### Exercise objective
Begin at the line containing "What build123d script" in the entries below and end at the line containing "SPLIT_DEPTH = 6"; transcribe that range exactly and nothing outside it.

### Task inputs
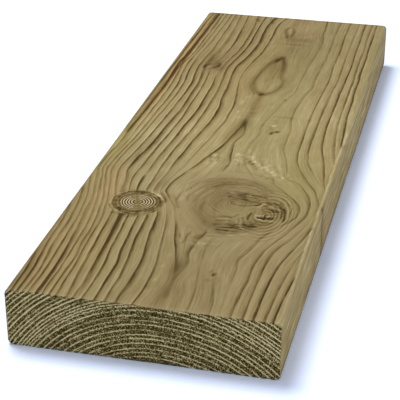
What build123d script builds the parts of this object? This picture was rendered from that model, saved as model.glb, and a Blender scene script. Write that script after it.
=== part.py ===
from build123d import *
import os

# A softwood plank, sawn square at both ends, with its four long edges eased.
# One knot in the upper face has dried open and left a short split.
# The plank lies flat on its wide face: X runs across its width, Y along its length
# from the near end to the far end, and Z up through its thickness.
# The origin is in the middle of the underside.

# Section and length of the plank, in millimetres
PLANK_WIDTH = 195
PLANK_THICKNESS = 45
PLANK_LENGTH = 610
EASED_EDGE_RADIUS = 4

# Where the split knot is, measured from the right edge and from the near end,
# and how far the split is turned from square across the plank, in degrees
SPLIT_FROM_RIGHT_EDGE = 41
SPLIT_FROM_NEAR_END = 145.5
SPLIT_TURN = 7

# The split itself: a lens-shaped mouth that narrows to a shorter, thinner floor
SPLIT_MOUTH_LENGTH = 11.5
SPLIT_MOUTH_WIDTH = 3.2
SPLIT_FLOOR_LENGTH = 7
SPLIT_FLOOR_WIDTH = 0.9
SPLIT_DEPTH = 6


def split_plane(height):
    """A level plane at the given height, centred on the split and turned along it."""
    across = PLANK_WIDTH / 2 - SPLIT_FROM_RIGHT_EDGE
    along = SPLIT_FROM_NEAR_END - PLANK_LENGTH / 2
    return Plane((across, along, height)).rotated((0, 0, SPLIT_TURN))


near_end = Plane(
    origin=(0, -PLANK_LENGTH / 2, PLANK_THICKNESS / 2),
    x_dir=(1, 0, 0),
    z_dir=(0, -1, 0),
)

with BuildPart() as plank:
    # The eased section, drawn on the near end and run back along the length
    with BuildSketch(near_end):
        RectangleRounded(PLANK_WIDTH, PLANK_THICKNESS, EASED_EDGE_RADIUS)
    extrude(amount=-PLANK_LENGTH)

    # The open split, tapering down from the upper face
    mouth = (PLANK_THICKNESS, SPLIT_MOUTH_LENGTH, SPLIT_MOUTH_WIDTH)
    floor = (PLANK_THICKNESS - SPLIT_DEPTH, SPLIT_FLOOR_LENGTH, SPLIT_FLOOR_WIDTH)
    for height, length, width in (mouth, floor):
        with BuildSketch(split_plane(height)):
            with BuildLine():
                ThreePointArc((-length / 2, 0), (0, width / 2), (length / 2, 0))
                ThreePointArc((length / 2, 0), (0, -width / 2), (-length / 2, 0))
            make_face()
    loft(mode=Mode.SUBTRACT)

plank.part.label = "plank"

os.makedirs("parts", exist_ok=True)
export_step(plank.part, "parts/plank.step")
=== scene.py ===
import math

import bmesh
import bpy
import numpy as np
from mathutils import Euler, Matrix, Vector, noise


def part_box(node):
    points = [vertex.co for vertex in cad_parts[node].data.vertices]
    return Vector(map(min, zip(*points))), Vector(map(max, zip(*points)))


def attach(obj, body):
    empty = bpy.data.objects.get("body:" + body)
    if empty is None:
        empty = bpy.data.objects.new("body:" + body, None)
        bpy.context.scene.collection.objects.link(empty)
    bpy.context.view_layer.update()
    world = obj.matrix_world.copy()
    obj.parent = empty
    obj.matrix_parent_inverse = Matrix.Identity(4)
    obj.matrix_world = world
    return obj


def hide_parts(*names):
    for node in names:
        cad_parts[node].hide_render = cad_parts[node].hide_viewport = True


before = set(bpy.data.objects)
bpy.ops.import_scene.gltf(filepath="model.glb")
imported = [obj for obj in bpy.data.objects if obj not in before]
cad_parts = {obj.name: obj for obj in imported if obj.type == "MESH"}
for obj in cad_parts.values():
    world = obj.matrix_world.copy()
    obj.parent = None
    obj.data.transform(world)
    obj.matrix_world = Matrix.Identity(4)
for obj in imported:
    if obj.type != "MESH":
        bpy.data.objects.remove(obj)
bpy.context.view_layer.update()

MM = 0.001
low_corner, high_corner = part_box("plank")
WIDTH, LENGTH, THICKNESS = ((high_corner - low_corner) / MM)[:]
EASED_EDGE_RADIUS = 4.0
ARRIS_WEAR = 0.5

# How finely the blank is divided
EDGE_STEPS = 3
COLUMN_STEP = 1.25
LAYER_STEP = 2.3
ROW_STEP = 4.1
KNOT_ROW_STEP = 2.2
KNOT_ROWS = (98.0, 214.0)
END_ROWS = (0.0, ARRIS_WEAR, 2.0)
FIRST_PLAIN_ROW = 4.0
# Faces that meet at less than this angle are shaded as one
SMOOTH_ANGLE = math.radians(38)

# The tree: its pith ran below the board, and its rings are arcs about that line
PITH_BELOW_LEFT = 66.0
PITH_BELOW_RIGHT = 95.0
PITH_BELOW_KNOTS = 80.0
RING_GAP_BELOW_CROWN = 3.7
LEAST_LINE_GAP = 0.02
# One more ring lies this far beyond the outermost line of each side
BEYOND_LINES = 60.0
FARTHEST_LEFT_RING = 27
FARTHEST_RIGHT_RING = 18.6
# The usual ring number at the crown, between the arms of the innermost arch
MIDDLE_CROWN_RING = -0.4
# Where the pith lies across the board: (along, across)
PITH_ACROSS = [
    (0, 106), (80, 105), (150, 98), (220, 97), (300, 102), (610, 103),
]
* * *
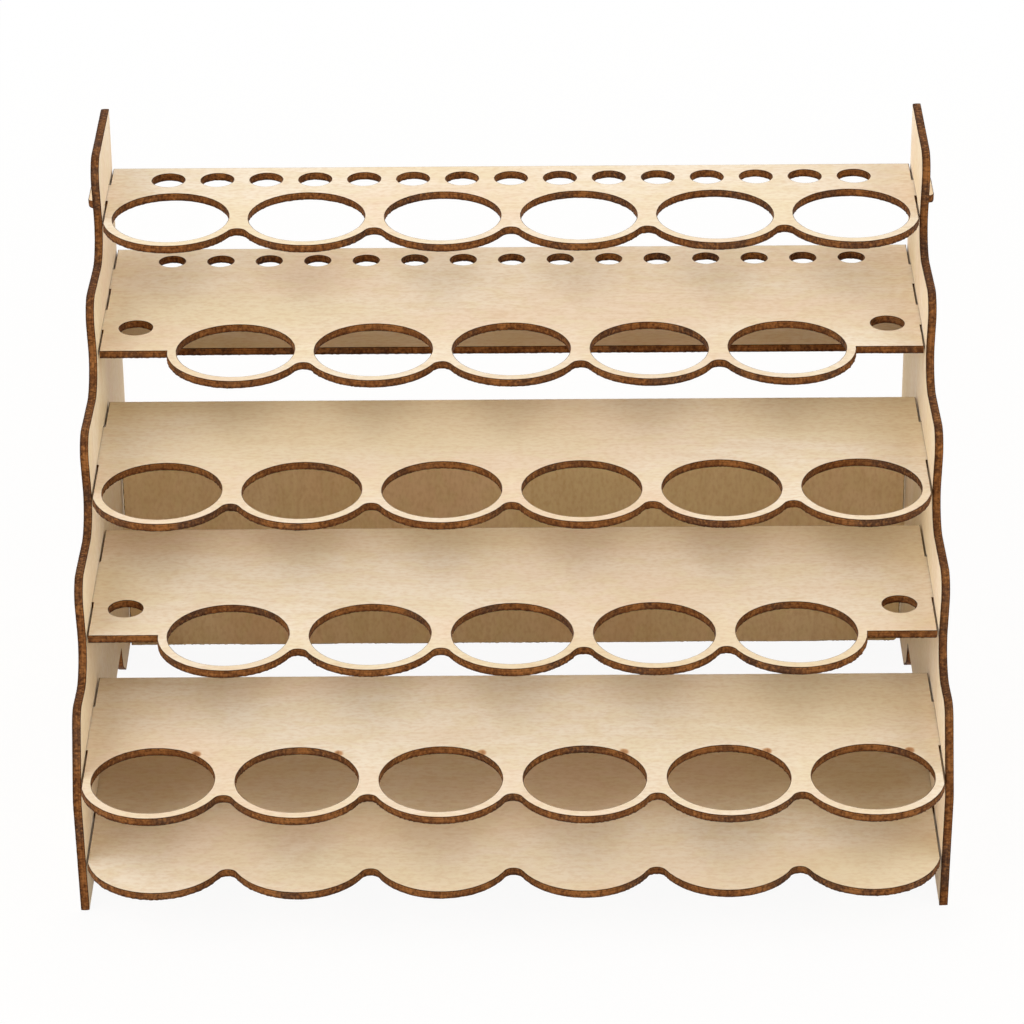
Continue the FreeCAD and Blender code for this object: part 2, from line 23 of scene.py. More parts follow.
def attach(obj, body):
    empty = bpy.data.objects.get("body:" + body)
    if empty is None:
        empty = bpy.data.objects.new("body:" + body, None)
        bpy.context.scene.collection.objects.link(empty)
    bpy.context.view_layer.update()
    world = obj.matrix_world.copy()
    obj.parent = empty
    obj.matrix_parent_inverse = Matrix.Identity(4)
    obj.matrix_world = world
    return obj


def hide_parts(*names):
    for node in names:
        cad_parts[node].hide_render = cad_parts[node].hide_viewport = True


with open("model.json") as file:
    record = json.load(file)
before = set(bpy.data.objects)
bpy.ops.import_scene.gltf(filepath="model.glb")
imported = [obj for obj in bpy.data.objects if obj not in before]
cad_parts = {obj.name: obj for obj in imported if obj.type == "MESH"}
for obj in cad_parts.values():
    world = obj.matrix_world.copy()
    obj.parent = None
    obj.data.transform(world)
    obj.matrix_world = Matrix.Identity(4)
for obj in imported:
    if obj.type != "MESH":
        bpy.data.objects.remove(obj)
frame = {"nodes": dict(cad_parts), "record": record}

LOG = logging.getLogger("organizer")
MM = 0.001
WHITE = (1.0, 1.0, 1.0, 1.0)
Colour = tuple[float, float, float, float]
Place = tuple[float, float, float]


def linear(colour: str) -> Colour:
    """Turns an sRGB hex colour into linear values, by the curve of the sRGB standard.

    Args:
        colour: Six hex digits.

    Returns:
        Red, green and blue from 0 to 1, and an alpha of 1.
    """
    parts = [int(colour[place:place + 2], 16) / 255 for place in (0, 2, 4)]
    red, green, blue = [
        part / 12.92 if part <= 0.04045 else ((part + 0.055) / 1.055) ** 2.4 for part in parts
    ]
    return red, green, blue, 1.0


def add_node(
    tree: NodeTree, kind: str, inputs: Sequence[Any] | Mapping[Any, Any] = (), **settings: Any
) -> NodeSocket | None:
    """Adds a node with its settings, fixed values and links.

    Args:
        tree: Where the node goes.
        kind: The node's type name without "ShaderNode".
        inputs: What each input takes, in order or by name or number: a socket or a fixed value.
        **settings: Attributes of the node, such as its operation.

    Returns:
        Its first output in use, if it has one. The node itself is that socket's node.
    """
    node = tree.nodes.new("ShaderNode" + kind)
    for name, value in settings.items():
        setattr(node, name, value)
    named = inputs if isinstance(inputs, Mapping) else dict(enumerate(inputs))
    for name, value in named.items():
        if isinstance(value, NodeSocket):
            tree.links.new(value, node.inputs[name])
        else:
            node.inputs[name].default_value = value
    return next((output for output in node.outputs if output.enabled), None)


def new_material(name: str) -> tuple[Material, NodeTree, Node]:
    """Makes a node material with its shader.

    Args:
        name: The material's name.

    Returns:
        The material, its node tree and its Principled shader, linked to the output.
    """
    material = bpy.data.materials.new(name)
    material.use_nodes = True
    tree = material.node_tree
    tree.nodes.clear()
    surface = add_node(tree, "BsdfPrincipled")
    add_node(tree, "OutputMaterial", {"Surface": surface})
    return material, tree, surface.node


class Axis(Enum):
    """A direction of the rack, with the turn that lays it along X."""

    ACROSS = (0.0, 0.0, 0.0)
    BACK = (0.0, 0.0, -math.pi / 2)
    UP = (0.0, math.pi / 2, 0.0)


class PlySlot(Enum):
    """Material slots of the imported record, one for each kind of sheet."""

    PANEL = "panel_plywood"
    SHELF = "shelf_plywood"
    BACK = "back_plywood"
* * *
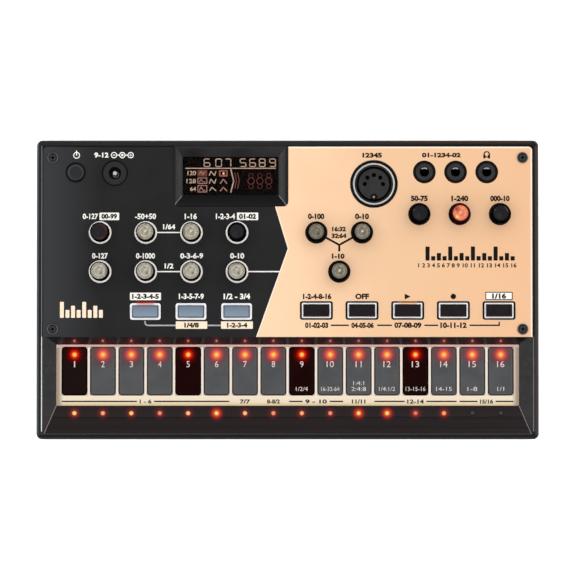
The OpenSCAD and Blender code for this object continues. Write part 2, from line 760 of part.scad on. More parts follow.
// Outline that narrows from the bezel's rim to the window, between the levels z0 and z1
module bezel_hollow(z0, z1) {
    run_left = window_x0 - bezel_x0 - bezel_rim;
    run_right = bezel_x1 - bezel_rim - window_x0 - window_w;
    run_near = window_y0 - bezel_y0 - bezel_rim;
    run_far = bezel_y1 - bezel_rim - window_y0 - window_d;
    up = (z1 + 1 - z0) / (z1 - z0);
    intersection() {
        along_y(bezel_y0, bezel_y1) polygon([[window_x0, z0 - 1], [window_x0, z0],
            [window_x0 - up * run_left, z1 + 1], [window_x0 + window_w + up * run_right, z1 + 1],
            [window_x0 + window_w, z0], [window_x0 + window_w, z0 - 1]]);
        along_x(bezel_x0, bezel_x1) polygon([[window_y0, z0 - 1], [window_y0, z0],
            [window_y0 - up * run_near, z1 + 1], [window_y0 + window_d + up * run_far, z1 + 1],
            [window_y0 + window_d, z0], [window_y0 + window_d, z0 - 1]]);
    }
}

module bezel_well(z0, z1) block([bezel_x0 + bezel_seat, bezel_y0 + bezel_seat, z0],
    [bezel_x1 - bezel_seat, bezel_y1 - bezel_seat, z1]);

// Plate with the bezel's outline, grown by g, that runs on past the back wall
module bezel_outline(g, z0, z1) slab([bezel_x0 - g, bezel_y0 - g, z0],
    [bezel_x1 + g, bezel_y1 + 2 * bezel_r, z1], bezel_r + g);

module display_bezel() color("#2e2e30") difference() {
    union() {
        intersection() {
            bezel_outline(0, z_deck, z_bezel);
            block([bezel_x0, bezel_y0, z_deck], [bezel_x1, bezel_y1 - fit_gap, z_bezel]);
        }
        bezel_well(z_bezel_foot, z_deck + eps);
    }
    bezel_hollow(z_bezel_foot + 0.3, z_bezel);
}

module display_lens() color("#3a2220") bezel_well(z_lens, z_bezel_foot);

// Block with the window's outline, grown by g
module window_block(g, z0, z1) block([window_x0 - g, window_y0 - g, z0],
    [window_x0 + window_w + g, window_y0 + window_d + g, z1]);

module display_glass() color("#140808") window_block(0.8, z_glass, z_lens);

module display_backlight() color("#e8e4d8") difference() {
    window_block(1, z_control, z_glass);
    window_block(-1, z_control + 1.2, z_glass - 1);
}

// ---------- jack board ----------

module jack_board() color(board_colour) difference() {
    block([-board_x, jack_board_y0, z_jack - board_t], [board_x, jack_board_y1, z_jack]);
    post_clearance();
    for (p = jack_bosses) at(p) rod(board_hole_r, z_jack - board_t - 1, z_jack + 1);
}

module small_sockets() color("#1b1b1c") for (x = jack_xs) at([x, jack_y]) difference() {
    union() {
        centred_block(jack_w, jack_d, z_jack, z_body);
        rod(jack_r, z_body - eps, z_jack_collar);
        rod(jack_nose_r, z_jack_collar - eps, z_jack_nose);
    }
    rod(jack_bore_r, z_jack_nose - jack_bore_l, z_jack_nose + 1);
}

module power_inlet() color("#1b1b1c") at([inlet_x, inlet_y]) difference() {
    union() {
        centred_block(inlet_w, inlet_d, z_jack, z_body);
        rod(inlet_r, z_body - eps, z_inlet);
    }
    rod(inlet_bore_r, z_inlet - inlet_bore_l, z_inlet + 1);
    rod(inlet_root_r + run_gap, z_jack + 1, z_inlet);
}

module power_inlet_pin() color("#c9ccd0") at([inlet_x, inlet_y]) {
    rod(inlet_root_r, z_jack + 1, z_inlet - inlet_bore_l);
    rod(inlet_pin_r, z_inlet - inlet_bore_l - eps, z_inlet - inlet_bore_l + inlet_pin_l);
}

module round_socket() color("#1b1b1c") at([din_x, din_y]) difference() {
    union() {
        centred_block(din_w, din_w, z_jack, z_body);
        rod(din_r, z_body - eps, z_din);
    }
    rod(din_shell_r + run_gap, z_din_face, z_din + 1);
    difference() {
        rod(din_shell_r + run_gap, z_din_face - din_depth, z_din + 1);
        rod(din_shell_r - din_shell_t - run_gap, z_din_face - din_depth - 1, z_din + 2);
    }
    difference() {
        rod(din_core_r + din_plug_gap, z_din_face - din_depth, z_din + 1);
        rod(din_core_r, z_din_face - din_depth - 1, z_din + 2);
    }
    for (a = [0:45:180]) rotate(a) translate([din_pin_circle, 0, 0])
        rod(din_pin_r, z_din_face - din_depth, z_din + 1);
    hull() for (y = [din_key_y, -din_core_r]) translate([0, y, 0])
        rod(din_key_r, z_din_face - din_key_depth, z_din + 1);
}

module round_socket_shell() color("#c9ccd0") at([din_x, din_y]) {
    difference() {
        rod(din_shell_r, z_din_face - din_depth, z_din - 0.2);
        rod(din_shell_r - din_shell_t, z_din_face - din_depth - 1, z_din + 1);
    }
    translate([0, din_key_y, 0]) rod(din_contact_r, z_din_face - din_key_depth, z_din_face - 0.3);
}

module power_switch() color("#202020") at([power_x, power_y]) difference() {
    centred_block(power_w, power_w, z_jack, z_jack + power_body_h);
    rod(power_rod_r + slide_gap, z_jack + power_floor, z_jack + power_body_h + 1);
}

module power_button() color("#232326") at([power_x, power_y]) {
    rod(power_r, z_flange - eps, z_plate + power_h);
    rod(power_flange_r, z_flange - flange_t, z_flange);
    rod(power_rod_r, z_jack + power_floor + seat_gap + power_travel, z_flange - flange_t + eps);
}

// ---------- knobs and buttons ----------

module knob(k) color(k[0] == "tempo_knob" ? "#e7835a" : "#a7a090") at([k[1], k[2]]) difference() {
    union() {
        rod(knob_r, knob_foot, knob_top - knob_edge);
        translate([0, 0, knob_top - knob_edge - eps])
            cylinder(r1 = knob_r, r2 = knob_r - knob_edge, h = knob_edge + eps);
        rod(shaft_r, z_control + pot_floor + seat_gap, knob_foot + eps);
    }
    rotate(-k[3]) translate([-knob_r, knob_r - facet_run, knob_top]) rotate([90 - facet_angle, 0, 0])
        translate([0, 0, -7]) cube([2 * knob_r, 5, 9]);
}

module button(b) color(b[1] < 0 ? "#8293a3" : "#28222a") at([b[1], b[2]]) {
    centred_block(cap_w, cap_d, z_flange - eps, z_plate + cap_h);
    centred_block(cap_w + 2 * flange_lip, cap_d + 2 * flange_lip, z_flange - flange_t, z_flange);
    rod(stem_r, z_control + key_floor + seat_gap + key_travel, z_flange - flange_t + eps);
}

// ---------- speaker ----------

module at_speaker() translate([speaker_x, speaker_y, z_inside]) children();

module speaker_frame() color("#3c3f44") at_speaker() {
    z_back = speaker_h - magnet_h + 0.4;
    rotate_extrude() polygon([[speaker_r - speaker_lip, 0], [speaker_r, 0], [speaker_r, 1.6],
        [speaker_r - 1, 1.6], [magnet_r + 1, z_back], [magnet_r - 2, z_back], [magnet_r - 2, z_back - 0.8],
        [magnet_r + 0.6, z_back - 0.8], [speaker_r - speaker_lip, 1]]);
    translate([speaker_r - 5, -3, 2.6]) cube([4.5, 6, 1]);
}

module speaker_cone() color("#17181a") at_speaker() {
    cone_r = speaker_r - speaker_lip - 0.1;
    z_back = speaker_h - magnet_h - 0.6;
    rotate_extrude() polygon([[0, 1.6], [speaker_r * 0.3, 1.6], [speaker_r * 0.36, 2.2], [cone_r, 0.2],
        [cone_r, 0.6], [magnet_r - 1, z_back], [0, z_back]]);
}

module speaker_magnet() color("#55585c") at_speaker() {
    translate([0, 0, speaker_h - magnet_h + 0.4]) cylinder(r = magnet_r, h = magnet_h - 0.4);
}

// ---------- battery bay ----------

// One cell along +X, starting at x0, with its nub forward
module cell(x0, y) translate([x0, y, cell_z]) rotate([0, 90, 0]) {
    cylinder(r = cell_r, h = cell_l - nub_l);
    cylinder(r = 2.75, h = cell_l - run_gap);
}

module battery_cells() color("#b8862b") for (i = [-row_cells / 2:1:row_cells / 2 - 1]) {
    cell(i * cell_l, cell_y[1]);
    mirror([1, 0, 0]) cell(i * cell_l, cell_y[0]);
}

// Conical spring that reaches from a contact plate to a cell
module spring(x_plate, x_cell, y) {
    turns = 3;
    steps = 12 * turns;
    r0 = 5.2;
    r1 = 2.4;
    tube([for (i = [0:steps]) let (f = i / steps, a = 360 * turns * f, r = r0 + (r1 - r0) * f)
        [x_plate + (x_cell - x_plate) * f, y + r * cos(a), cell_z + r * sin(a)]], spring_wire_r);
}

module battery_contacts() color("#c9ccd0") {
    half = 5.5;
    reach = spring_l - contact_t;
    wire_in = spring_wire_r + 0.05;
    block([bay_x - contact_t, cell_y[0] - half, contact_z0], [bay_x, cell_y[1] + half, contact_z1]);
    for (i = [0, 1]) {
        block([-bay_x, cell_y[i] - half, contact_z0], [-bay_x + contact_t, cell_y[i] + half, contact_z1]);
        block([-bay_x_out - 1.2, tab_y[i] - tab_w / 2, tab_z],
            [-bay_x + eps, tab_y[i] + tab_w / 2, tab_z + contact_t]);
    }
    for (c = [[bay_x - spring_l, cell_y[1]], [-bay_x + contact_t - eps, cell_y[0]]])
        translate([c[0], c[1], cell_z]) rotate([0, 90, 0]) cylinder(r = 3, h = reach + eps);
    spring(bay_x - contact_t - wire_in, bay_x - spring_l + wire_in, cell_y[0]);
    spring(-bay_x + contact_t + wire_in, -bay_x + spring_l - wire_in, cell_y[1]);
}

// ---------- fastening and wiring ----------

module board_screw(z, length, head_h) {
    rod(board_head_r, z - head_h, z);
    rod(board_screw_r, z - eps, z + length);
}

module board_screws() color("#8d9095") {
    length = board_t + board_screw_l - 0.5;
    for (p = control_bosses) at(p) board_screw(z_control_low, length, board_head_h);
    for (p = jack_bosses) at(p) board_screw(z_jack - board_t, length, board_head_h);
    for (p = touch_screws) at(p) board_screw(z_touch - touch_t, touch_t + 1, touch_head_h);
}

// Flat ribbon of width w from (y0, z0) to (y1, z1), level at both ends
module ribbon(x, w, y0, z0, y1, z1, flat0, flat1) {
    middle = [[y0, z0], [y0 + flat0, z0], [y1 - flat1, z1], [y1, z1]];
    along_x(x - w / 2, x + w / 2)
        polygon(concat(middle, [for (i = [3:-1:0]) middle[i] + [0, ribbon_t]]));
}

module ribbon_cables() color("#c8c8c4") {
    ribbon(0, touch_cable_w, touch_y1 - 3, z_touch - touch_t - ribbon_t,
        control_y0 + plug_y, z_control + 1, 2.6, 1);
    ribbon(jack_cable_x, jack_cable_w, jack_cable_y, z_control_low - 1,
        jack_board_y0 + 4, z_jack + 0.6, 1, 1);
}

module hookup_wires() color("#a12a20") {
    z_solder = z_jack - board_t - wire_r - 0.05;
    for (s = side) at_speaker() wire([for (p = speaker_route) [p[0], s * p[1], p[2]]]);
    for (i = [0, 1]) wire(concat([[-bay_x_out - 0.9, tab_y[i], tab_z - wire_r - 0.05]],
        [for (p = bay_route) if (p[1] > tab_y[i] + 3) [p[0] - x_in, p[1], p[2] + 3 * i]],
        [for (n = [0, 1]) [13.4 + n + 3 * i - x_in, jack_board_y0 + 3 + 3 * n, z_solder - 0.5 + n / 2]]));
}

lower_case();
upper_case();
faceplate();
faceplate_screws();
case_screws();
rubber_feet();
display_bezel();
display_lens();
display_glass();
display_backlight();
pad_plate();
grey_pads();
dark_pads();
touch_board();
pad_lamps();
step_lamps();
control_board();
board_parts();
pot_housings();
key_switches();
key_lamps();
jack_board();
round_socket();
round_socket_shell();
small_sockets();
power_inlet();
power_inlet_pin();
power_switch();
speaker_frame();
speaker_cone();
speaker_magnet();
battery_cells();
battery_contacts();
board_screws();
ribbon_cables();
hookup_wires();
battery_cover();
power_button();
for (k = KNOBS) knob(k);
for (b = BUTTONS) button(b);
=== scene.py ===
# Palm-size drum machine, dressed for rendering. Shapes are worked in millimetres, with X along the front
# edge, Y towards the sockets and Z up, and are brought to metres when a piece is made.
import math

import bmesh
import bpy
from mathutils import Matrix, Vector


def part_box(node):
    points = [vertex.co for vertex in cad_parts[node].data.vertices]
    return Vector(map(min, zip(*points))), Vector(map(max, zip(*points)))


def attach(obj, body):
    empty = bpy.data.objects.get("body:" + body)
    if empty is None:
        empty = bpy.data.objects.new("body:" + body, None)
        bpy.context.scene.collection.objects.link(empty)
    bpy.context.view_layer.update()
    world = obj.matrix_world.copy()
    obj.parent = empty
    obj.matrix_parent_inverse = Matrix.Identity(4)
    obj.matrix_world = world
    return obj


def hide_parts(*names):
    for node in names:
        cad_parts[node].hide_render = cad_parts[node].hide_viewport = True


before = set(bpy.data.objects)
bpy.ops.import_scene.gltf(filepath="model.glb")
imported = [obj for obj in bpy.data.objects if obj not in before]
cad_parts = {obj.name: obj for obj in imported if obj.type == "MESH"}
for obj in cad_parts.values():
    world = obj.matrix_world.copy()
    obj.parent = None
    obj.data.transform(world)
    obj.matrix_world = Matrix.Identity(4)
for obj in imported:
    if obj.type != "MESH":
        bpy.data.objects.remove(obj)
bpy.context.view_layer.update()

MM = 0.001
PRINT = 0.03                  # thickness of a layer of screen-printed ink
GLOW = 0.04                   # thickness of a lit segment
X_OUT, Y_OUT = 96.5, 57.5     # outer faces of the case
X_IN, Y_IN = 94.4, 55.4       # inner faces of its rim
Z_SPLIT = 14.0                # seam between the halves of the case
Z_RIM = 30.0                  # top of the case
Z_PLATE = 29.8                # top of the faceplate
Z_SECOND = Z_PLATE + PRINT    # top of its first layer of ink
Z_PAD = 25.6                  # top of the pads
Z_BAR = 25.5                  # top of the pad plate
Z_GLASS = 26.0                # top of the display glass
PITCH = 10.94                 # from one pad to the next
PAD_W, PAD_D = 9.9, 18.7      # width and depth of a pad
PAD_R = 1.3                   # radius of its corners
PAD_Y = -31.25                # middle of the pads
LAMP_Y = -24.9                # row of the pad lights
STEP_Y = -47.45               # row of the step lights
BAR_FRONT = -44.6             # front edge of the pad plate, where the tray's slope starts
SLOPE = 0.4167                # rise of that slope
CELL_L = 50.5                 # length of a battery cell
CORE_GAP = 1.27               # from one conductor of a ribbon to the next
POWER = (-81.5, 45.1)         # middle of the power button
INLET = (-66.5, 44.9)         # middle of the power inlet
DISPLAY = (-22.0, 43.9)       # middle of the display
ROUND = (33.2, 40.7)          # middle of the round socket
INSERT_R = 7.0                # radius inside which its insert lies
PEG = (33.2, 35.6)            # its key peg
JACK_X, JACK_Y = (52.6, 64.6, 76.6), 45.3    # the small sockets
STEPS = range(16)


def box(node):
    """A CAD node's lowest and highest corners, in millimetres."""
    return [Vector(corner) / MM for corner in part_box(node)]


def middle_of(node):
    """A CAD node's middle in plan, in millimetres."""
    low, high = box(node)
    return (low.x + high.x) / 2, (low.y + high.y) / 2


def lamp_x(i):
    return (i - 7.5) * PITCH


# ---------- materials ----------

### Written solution
What build123d script builds the parts of this object? This picture was rendered from that model, saved as model.glb, and a Blender scene script. Write that script after it.
=== part.py ===
from build123d import *
import os

# A softwood plank, sawn square at both ends, with its four long edges eased.
# One knot in the upper face has dried open and left a short split.
# The plank lies flat on its wide face: X runs across its width, Y along its length
# from the near end to the far end, and Z up through its thickness.
# The origin is in the middle of the underside.

# Section and length of the plank, in millimetres
PLANK_WIDTH = 195
PLANK_THICKNESS = 45
PLANK_LENGTH = 610
EASED_EDGE_RADIUS = 4

# Where the split knot is, measured from the right edge and from the near end,
# and how far the split is turned from square across the plank, in degrees
SPLIT_FROM_RIGHT_EDGE = 41
SPLIT_FROM_NEAR_END = 145.5
SPLIT_TURN = 7

# The split itself: a lens-shaped mouth that narrows to a shorter, thinner floor
SPLIT_MOUTH_LENGTH = 11.5
SPLIT_MOUTH_WIDTH = 3.2
SPLIT_FLOOR_LENGTH = 7
SPLIT_FLOOR_WIDTH = 0.9
SPLIT_DEPTH = 6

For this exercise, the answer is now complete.